At this point, just before all heck breaks loose in the Szell rendition, I can hear his percussion, his weaving of violins and brass, the deliberate push towards a rather obvious crescendo. There’s this thing Mendelssohn asks his violins to do at this point, an almost sawing effect, that serves as a springboard for the climax. Szell employs it. The taped version pillages it. There is no elegance or finesse here as there is none in the North Atlantic as it pummels the coast of the Hebrides. There is nothing but raw power.
Those circling, thrumming violins and then the startling, sweet trumpets that signal some small peak before the strings take the listener back down to a deceptive calm, a gentle repetition of that second melodic line that the cellos established earlier. This gets sliced by urgent violins that start circling and rising, piercing and still rising and the percussion throws its weight in behind it and the whole orchestra circles and rises, circles and rises, brass shouts that something is about to happen and those sawing violins are under it all, shoving it forward and nothing can withstand the onslaught as it crashes, gathers itself and crashes again. And here I am, forgetting to breathe again as it just keeps coming, just keeps flinging itself onto the rocks.

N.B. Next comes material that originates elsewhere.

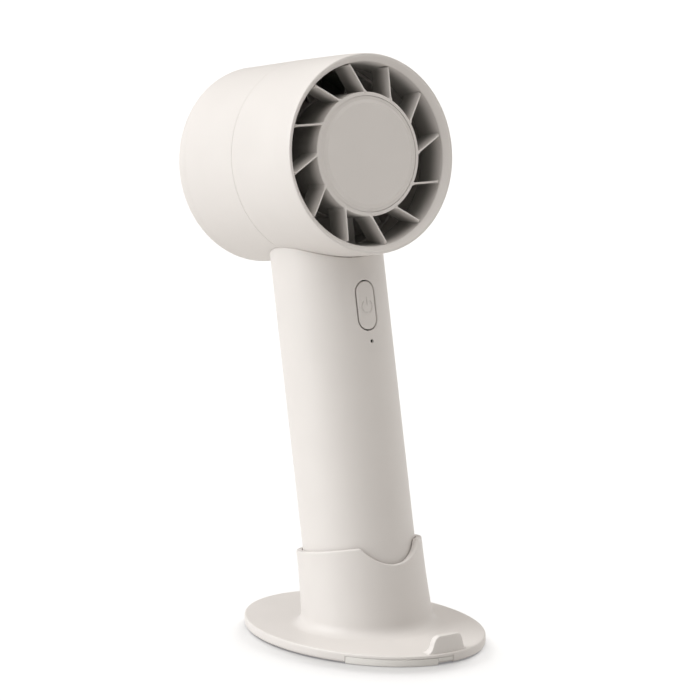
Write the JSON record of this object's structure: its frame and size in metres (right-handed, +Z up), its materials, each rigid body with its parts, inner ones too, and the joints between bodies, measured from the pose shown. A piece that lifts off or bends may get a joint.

Even the closing is punctuated by hard spikes of strings wound tightly together before slower pizzicato drops me on the beach, out of breath and grinning with tears streaking my face for the sheer breathtaking joy of the ride. And that’s the difference. Szell gives me a lovely, haunting piece of music and does it with precision and technical mastery. That old taped version grabs me and flings me into the ocean.
Eventually, with my partner’s help, I tracked down what feels like “my” version by the London Symphony Orchestra under the direction of Claudio Abbado.
This version certainly has the vigor and passion of my scratchy old taped piece and both take me for the wildest ride and, in the end, it’s done with pitch, tempo and all the energy of a storm-driven ocean.
We are a destructive, dangerous, ugly species in so many ways. But just having produced something this transporting and magical gives the whole human race a pass in my book. Enjoy.